While the family was growing, so was Melges’ competitive spirit.

At the 1964 Olympics in Tokyo, Melges won a bronze medal in the Flying Dutchman Class. In 1968, at the Pan Am Games, he won a gold medal, again in the Flying Dutchman. In the 1972 Olympics in Kiel, Germany, Melges and his team won a gold medal in the soling class.

“The goal the first time was just getting to the Olympics,” he says. “When we got there and got to the first race, there was a psychological thing. The bloom was off the rose. I felt I was sailing Wednesday night in Lake Geneva. In Germany, we had a different focus. We had already experienced the opening ceremony. Now, let’s win the gold. The mindset was different.”

Equally as thrilling was being the winning helmsman on the America’s Cup yacht, “America3,” in 1992. “It was unbelievable,” he says. “No one could touch us.” Melges won more than 60 major national and international sailing championships during his career.

Melges credits much of his success to his roots in Lake Geneva. “I learned by sailing every day,” he says. “You have to anticipate what Mother Nature is going to do. On Geneva Lake, conditions in the winter are pretty rough.
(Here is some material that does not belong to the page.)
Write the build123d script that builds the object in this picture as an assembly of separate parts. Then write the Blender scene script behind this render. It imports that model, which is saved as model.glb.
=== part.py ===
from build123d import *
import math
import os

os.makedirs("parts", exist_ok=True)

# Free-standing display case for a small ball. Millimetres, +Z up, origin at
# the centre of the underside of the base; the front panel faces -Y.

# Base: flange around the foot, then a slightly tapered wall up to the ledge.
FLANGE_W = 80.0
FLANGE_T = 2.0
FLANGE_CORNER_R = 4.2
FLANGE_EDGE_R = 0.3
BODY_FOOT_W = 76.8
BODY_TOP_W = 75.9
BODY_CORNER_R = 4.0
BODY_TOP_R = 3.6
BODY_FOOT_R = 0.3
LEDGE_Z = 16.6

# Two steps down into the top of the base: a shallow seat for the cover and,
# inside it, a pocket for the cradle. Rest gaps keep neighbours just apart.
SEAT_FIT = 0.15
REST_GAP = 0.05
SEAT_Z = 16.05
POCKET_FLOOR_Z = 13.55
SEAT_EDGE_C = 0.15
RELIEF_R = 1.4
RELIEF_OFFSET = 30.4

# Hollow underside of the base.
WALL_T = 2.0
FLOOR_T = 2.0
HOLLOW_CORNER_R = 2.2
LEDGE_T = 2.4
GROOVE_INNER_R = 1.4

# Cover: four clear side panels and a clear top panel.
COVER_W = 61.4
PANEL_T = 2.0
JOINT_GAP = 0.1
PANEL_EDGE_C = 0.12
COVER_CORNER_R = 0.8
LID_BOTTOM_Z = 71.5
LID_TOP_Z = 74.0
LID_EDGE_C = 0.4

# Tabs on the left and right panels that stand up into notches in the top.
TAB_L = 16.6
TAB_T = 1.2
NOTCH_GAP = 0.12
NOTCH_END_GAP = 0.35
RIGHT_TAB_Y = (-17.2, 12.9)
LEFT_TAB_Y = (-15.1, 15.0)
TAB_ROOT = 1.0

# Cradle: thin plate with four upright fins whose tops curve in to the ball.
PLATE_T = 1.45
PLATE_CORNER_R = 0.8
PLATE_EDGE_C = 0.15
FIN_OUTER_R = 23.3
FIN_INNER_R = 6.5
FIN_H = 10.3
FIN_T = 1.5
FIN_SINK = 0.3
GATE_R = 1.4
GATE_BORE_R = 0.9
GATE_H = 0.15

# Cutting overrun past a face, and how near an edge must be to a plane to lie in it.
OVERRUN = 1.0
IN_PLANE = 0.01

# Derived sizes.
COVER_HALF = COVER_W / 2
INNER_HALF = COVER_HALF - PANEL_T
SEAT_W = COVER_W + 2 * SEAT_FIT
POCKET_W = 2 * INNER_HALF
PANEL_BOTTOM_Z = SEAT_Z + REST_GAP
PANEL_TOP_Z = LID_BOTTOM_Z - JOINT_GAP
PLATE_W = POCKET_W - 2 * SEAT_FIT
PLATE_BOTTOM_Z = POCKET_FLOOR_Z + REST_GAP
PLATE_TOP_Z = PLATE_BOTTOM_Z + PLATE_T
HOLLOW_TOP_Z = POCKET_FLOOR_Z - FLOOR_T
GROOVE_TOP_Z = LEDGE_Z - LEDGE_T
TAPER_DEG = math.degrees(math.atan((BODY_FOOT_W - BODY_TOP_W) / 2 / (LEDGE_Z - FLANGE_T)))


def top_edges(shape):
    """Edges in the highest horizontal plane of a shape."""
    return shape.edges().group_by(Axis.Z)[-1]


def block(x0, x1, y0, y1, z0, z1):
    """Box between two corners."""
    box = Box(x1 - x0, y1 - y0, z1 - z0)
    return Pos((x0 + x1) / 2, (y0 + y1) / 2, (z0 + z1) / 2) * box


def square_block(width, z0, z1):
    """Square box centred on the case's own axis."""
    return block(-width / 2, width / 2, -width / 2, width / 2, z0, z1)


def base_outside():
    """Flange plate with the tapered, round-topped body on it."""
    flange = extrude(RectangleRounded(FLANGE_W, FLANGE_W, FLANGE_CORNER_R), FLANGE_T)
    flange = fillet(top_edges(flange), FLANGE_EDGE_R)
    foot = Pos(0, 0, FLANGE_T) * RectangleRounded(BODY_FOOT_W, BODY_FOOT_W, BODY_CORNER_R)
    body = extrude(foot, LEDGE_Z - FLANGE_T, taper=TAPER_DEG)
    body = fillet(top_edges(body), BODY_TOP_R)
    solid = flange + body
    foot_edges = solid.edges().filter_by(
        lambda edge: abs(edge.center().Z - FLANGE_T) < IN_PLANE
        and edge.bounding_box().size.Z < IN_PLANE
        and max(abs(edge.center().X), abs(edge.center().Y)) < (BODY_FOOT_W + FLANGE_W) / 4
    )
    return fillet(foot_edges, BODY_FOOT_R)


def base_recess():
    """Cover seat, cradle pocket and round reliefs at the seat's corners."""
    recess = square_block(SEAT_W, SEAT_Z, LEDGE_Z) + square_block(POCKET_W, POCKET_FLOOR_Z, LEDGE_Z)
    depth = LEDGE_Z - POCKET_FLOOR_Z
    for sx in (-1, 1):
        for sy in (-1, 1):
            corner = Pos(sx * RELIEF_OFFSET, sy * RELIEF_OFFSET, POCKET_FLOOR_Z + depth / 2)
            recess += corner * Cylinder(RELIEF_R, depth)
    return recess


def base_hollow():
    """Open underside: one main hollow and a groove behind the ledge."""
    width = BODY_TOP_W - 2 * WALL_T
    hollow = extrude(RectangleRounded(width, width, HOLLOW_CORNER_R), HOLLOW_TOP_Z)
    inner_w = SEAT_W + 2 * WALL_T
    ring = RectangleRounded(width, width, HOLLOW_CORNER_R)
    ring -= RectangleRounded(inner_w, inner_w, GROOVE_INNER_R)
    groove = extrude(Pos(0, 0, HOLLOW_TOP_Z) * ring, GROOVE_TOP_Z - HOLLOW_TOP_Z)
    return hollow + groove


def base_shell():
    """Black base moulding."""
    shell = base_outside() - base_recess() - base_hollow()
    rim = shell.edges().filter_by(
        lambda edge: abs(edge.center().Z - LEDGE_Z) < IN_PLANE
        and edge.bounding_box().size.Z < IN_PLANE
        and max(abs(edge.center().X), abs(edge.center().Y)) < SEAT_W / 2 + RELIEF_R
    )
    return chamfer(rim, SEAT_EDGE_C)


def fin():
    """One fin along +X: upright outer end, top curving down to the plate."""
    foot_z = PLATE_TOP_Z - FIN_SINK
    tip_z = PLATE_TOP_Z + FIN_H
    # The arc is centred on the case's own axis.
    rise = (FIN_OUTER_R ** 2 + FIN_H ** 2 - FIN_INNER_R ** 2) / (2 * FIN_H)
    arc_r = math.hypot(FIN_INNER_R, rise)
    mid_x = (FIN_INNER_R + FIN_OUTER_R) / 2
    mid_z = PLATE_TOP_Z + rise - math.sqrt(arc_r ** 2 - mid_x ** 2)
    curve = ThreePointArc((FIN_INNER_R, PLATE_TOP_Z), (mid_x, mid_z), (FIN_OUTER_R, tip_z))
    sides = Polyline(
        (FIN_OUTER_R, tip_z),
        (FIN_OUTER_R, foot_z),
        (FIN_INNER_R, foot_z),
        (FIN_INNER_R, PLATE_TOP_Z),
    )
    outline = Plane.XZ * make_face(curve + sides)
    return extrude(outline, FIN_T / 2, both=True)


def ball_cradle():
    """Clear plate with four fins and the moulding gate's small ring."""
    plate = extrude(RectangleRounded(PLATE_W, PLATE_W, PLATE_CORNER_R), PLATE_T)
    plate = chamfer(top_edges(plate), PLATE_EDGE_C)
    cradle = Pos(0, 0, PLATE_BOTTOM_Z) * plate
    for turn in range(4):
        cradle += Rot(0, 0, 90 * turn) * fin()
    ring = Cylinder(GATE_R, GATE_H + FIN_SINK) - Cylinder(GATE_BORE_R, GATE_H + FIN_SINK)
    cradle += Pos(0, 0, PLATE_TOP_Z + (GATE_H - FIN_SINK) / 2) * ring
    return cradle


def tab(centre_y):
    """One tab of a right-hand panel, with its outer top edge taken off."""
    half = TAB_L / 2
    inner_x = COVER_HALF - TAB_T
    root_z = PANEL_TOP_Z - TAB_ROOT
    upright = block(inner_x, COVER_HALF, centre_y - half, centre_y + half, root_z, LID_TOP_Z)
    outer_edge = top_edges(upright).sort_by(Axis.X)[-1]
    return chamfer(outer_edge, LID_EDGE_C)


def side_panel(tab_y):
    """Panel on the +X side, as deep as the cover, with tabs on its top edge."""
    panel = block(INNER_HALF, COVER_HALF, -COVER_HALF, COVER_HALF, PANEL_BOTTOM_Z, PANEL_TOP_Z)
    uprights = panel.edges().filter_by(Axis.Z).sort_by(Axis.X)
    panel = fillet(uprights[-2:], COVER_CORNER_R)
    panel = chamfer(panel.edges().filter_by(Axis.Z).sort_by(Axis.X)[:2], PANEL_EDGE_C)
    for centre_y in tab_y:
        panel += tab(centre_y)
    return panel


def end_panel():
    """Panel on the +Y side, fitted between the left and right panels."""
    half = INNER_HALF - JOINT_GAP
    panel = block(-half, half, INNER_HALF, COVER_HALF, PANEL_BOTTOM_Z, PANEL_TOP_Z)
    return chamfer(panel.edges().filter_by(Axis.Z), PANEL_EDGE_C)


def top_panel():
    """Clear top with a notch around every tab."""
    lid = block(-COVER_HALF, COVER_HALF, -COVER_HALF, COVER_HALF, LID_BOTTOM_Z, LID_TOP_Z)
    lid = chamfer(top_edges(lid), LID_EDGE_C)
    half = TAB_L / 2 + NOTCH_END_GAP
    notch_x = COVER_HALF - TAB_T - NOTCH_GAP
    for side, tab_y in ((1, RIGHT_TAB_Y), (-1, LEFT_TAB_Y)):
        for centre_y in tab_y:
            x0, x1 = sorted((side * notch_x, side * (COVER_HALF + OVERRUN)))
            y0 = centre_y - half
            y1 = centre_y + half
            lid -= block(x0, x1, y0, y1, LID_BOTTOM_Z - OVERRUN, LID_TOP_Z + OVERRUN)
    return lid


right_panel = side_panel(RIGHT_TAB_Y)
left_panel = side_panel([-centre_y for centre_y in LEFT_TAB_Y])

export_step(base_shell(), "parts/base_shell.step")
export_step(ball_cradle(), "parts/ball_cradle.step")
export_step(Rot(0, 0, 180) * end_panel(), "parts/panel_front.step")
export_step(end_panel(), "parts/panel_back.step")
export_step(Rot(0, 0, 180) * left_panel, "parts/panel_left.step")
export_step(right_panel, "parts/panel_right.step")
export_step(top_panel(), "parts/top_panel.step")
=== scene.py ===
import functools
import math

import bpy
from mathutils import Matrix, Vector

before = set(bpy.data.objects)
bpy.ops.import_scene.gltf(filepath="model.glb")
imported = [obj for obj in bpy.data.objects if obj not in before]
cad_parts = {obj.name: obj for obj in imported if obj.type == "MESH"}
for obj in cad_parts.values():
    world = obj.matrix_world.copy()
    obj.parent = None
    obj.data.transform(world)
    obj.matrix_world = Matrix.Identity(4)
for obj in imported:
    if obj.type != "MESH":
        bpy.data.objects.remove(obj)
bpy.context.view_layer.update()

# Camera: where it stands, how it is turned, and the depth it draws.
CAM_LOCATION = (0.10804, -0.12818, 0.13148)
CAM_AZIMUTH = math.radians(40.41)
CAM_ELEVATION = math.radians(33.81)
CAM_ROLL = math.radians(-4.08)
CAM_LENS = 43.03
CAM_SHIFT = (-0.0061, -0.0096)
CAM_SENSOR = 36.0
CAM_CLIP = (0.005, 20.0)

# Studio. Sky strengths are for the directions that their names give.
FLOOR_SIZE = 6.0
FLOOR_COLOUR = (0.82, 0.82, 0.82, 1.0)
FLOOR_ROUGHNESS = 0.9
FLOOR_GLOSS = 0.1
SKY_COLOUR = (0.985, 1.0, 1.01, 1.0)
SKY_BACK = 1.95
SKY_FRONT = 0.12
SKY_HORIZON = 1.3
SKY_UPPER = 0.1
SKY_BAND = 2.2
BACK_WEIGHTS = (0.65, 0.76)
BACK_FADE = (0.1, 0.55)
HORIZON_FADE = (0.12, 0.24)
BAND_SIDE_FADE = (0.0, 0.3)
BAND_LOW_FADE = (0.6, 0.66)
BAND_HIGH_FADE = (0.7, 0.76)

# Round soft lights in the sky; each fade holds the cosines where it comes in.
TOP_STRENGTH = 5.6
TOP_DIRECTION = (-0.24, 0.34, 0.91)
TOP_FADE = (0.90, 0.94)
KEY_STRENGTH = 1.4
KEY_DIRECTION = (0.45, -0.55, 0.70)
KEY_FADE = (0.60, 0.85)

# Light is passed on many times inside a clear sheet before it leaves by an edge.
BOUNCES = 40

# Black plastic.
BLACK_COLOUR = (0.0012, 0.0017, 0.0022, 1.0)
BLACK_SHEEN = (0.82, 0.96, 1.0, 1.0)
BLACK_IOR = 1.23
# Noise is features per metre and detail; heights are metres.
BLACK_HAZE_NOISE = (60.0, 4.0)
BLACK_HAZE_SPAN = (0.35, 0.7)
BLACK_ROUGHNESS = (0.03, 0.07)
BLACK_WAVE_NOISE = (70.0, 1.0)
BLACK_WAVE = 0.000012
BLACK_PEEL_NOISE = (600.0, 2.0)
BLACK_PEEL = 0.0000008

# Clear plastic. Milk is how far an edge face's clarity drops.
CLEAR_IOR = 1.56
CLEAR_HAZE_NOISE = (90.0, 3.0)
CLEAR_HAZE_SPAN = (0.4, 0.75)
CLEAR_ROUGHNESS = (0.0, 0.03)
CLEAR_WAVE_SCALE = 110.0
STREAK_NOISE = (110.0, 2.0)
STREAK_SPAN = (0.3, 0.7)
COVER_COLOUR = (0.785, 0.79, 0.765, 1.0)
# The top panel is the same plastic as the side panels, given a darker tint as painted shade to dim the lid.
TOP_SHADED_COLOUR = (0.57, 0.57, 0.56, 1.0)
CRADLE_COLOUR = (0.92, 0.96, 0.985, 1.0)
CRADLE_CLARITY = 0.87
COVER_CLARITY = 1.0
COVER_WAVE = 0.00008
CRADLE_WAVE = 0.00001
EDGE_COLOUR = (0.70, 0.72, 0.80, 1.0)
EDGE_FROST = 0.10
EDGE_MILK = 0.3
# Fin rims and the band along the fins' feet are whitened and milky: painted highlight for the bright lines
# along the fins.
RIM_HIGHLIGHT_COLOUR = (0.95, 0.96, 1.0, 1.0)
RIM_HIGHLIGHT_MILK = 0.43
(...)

The ice boats go six times as fast as the wind. If the winds are 20 mph, you can go 120 mph. That’s pretty darn fast. In the summer you have to adjust to shifting wind conditions. If you can sail closer to the eye of the wind, you can tackle it from a 70-degree angle instead of 90 degrees – that’s a big gain.”

Throughout his career, Melges has juggled the demands of competitive racing with those of the family business. Melges took over his father’s business in 1955. Melges Performance Sailboats is now run by Buddy’s son, Harry Melges III, who’s also a world-champion sailor. Buddy is chairman of the company and still comes in often, checking up on the daily activities.

Melges Performance Sailboats designs, manufactures and sells superior-built scows and sport boats around the world. Their Melges 24, introduced in 1993, became one of the most successful launches in boatbuilding history, and today the company is the only builder of many inland lake scow classes, including the A, E, C, MC and the Melges 17.

“The one thing about the awards is when I talk, people do listen,” Melges says. “That’s the same with the company. We make sure customers know how to set up their boat for certain wind conditions. We don’t just wave goodbye when they buy their boat. We want our customers to have the best sailing experience possible.”

Still Going Strong

For years, the Lake Geneva Yacht Club and Lake Geneva Sailing School have served almost as a second home to Melges and his family. Melges was a student there in the 1940s and later taught courses. His children also grew up at the club.

Last year, the Buddy Melges Sailing Center, a new 12,000-square-foot home for the Geneva Lake Sailing School and Lake Geneva Yacht Club, was unveiled.

The center is the culmination of years of fundraising and planning to combine the school and club into one large space. It sits on eight acres of lakefront property, along with other buildings. The two-floor sailing center is stunning; the school has six classrooms located on the first floor; the Yacht Club upstairs includes a large dining and bar area, trophy displays and a deck overlooking the lake.

The school teaches about 450 students each summer, including 100 adults. During the school year, the sailing school hosts practices for area high school sailing clubs.

Melges visits the club almost daily. He greets staff and catches up on the latest news. He’s unassuming, though; you’d never know this is the man responsible for many of the awards and trophies in the display case.

“I am honored to have my name on this beautiful facility,” Melges says. “I’m excited about the future. I think there’s a real opportunity here to teach the sailors of the future.”

The club is the place to be on Tuesday nights in the summer, says Melges. That’s when the club offers back-to-back races for all competitors. “I spend my time helping kids and other people on the race course,” he says. It’s an opportunity for new boaters to learn things like how to defend and be aggressive in their tactics. He adds with a smile: “Once in a while, I get tough with them.”

Melges shows no signs of slowing down. He still sails on ice and open water, and he competes in pick-up races and the occasional regatta. He won a race last year and finished fourth in another. “I still get a thrill on the water,” he says. It can be relaxing or very intense.”

He and Gloria spend much of their time with their three children and seven grandchildren. Daughter Laura lives in Harbor Springs, Mich. Hans lives in Chicago, and Harry III in Lake Geneva. In addition to the boating business, the family owns car washes in Lake Geneva and Elkhorn.

It appears the family’s sailing legacy will carry on. Many of the grandchildren have taken to the water; in fact, 14-year-old Harry IV recently won a Milwaukee regatta.

While sailing remains Melges’ first love, there are other hobbies that consume his time. Melges is an outdoorsman, environmentalist and conservationist. He enjoys duck hunting and is a longtime supporter of Ducks Unlimited and other wildlife conservation groups, including Delta Waterfowl, a nonprofit organization whose mission is to provide solutions to conserve and secure the future of waterfowl hunting.

Melges began hunting with his father when he was 6. Now, every fall, Melges travels to his cabin in Ontario, Canada, where he hunts ringneck duck and mallards. “Sailing is trying to fool Mother Nature – and a lot of those same things happen in a duck boat,” he says. “It’s a lot like sailing because I get to enjoy the outdoors.”

Sailboats. Ducks. It doesn’t matter. The fire still burns for Melges.

“I’m still competitive,” he says. “That won’t change. But now I get a charge out of helping other people. I’ve had a blessed life.”